Reproduce exactly the lines from the line with "Write part 3" through the line with "doc.recompute()", both included, and no other lines.

****************************************

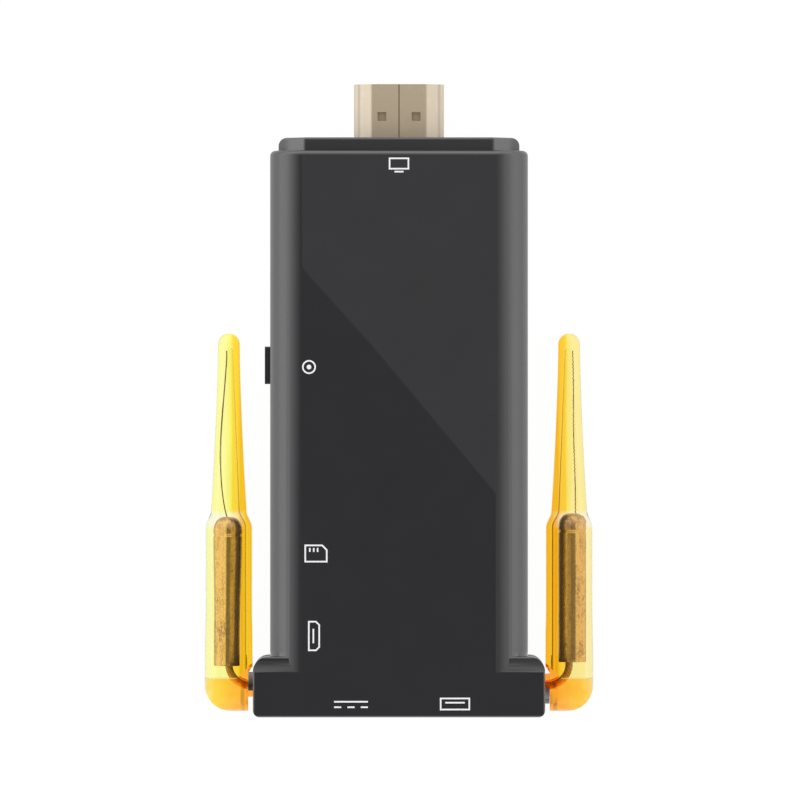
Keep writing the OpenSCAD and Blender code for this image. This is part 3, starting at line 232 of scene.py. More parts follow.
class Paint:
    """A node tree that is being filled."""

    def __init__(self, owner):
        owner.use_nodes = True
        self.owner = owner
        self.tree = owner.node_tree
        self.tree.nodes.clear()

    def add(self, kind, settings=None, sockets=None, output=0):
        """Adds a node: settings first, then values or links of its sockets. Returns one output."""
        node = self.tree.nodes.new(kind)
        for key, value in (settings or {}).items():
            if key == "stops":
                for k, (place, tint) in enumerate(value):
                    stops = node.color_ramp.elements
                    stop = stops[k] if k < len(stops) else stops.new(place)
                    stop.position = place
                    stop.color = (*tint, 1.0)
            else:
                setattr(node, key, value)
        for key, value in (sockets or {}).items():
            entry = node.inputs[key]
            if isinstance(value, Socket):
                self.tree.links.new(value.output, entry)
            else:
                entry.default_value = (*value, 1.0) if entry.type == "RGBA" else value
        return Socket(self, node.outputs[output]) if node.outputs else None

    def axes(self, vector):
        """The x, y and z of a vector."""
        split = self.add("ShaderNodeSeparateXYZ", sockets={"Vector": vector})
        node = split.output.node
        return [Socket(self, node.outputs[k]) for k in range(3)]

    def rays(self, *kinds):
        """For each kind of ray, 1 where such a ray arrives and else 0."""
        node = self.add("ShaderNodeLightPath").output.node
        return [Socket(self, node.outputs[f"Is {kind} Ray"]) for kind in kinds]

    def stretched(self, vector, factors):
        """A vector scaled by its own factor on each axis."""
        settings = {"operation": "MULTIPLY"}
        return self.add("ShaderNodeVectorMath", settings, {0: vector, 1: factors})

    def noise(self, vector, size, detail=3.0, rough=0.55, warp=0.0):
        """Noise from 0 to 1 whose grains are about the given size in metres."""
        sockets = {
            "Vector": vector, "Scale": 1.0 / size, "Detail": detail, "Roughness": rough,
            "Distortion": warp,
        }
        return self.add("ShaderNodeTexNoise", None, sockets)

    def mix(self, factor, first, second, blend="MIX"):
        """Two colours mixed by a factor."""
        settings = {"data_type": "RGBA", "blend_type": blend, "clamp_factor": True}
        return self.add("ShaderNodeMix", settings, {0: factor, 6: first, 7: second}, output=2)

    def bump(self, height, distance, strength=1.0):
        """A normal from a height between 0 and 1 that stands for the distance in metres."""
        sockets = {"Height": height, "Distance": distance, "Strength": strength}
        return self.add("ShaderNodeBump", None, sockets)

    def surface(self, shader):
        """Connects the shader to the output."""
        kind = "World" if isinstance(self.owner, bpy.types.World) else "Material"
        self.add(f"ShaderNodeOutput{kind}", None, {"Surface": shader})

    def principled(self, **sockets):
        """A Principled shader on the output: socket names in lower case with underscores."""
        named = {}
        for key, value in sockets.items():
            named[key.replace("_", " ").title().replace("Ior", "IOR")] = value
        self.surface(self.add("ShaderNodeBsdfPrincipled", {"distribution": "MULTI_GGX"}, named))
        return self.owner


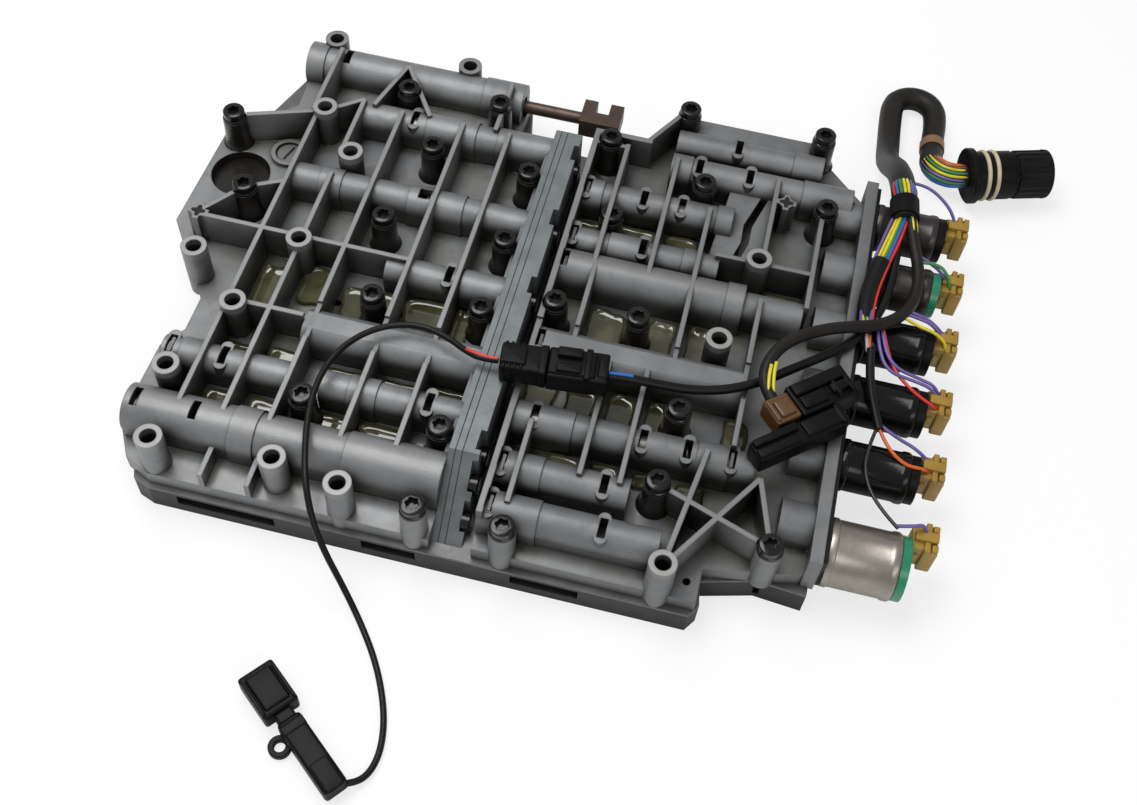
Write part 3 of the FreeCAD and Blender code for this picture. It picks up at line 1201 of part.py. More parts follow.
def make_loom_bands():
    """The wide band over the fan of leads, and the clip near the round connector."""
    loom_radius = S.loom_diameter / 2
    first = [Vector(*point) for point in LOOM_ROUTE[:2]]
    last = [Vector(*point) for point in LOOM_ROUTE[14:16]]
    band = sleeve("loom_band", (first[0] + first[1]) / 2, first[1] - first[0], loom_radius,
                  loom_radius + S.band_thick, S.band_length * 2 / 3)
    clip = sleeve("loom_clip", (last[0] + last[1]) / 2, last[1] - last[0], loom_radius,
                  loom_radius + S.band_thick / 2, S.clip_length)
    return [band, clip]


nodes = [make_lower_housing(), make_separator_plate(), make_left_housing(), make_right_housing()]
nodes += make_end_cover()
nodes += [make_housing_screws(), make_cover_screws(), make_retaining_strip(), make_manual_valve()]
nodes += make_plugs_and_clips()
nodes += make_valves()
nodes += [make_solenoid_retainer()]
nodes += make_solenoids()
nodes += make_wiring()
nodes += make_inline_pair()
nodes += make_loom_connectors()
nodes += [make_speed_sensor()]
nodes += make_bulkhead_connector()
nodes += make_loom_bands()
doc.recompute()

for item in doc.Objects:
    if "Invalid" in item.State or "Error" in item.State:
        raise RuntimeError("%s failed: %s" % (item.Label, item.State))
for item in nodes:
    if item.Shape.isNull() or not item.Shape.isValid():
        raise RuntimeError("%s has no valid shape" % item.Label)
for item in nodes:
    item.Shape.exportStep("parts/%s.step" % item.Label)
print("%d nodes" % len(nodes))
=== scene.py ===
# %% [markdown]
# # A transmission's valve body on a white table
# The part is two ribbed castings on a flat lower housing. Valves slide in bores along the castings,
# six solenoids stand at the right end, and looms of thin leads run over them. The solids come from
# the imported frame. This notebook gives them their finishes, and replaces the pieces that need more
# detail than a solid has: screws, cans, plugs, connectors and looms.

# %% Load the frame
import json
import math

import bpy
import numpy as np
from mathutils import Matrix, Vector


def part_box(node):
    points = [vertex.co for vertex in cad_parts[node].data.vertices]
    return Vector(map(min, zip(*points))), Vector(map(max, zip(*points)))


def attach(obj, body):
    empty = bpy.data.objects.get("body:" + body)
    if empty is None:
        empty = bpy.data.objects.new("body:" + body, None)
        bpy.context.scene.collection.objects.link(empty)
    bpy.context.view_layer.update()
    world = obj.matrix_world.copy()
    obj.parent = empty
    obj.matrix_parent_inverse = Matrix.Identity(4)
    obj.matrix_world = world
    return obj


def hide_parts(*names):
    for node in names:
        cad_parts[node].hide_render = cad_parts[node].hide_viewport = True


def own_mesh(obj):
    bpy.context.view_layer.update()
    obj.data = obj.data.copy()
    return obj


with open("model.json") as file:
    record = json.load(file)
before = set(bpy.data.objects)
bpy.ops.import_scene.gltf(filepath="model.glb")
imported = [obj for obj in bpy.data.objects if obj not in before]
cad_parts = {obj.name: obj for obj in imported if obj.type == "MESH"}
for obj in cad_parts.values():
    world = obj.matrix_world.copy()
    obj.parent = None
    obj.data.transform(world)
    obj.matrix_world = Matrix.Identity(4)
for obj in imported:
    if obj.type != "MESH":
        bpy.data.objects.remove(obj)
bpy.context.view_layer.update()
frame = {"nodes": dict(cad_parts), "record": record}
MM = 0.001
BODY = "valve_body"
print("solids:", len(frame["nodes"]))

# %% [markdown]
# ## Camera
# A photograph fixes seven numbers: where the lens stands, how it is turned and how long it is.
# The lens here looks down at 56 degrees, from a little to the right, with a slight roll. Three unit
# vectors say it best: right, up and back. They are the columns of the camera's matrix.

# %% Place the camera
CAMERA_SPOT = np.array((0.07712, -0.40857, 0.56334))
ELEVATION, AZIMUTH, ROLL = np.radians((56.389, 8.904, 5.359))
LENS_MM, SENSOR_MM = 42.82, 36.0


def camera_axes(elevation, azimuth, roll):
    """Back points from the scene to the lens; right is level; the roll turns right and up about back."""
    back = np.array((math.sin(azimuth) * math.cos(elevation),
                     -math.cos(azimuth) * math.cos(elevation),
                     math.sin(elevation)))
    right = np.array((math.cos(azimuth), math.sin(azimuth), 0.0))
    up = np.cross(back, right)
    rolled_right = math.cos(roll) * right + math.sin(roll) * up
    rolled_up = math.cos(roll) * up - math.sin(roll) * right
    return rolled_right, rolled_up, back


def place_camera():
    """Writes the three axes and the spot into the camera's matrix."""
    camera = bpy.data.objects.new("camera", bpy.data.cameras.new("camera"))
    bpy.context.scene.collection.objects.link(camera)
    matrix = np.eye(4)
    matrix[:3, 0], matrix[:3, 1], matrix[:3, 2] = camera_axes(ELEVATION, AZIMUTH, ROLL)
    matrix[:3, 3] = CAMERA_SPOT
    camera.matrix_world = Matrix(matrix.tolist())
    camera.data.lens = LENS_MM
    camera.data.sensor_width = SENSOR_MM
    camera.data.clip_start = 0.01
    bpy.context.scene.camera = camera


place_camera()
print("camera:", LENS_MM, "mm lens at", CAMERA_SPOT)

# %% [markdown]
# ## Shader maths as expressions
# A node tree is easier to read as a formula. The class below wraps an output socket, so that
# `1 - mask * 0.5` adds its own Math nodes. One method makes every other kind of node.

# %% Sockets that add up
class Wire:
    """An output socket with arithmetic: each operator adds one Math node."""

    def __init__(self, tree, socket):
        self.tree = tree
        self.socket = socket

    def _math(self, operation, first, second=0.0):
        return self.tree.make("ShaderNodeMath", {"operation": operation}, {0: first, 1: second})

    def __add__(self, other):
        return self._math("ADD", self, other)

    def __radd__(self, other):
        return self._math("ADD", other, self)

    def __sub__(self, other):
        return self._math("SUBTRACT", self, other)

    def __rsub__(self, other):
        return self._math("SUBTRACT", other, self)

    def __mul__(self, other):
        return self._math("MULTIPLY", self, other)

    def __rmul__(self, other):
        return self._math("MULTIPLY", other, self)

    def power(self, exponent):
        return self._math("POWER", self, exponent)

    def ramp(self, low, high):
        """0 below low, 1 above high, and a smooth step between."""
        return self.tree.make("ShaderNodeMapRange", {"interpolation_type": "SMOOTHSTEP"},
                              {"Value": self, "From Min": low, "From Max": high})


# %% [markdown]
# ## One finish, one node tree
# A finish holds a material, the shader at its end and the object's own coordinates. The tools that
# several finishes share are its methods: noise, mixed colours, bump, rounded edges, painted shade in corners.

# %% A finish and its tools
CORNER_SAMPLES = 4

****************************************

## RIGHT ANSWER
Write part 3 of the FreeCAD and Blender code for this picture. It picks up at line 1201 of part.py. More parts follow.
def make_loom_bands():
    """The wide band over the fan of leads, and the clip near the round connector."""
    loom_radius = S.loom_diameter / 2
    first = [Vector(*point) for point in LOOM_ROUTE[:2]]
    last = [Vector(*point) for point in LOOM_ROUTE[14:16]]
    band = sleeve("loom_band", (first[0] + first[1]) / 2, first[1] - first[0], loom_radius,
                  loom_radius + S.band_thick, S.band_length * 2 / 3)
    clip = sleeve("loom_clip", (last[0] + last[1]) / 2, last[1] - last[0], loom_radius,
                  loom_radius + S.band_thick / 2, S.clip_length)
    return [band, clip]


nodes = [make_lower_housing(), make_separator_plate(), make_left_housing(), make_right_housing()]
nodes += make_end_cover()
nodes += [make_housing_screws(), make_cover_screws(), make_retaining_strip(), make_manual_valve()]
nodes += make_plugs_and_clips()
nodes += make_valves()
nodes += [make_solenoid_retainer()]
nodes += make_solenoids()
nodes += make_wiring()
nodes += make_inline_pair()
nodes += make_loom_connectors()
nodes += [make_speed_sensor()]
nodes += make_bulkhead_connector()
nodes += make_loom_bands()
doc.recompute()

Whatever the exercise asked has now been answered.